Uruguay may be a small country but it has gained global recognition from distributors and supermarkets as a quality producer and exporter of citrus fruits. According to a recent report by URUGUAY XXI, the surface area in the country dedicated to citrus now stands at more than 14,000 hectares. clementines_67148710 small

The most cultivated citrus fruits are oranges at 6,500 hectares and mandarins with 5,800 hectares. In terms of orange varieties, the main cultivars grown are Valencia, Salustiana and Navel, while for easy peelers, production is focused on Satsuma Okitsu, Satsuma Owari, Nova, Clementina, Clemenvilla, Montanegrina, the common mandarin, and Ellendale, among others.

The South American nation's citrus production has witnessed its ups and downs in recent years, which were mainly due to climatic factors like the droughts of 2008 and 2011, while frosts in 2012 led to a deterioration in quality that meant 25% of the fruit produced could not be sold.

For 2013, Uruguay's agricultural statistics office (DIEA) forecast a 27% year-on-year reduction in volume to 243,000 metric tons (MT) for the four main citrus types - oranges, easy peelers, lemons and grapefruit.

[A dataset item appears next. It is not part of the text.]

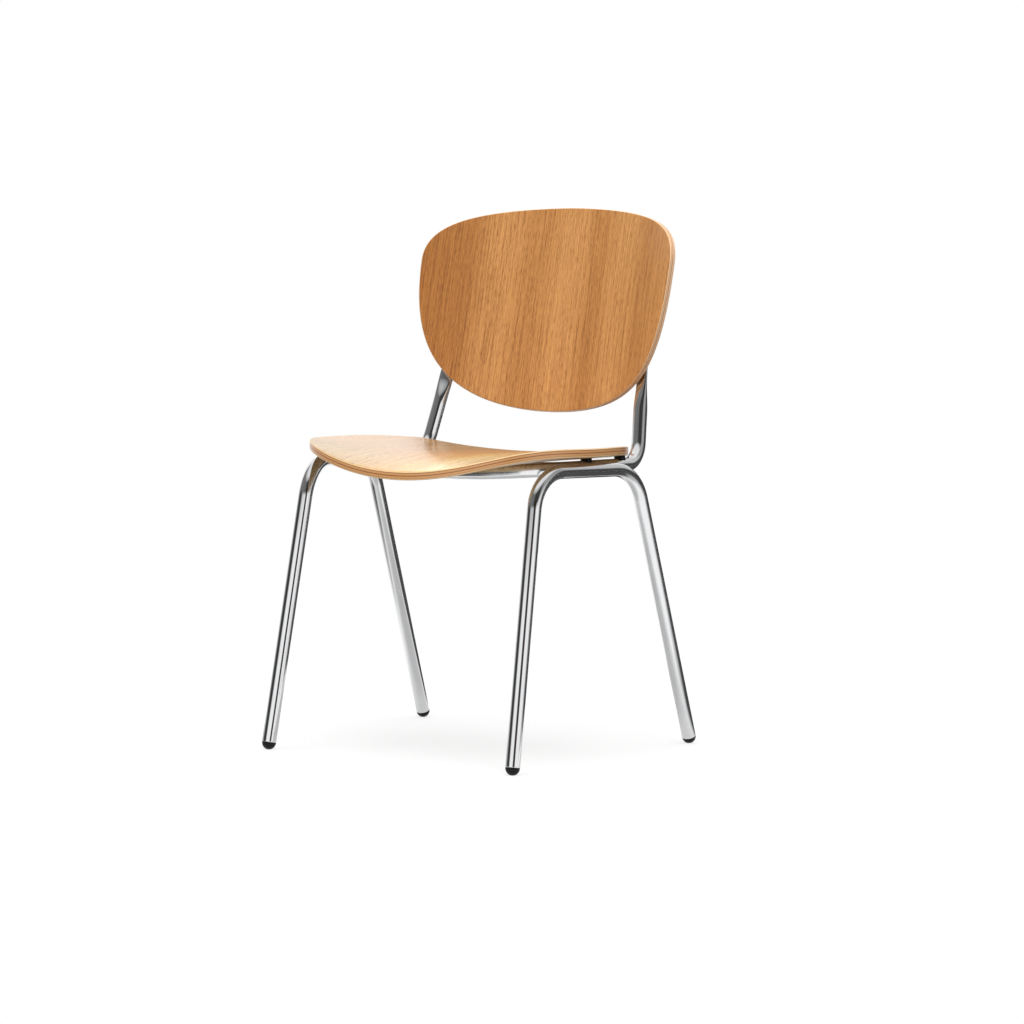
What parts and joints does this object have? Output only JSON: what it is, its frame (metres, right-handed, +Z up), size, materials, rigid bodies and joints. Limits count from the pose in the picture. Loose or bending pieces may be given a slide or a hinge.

Exports fell by 5.7% between 2008 and 2012 with a peak value over the period of US$85 million in 2010. From January to October this year exports hit US$77 million, which exceeds shipments in 2010.

The report listed the Netherlands, the U.K., Russia, Brazil and Spain as the main destination markets for Uruguayan citrus. The U.S. will likely make its place on future lists following its approval for Uruguayan citrus imports this recent season.

In 2012, mandarins carried the highest export value while orange shipments had the greatest volume.

Citrus production represents 6% of Uruguay's agricultural GDP.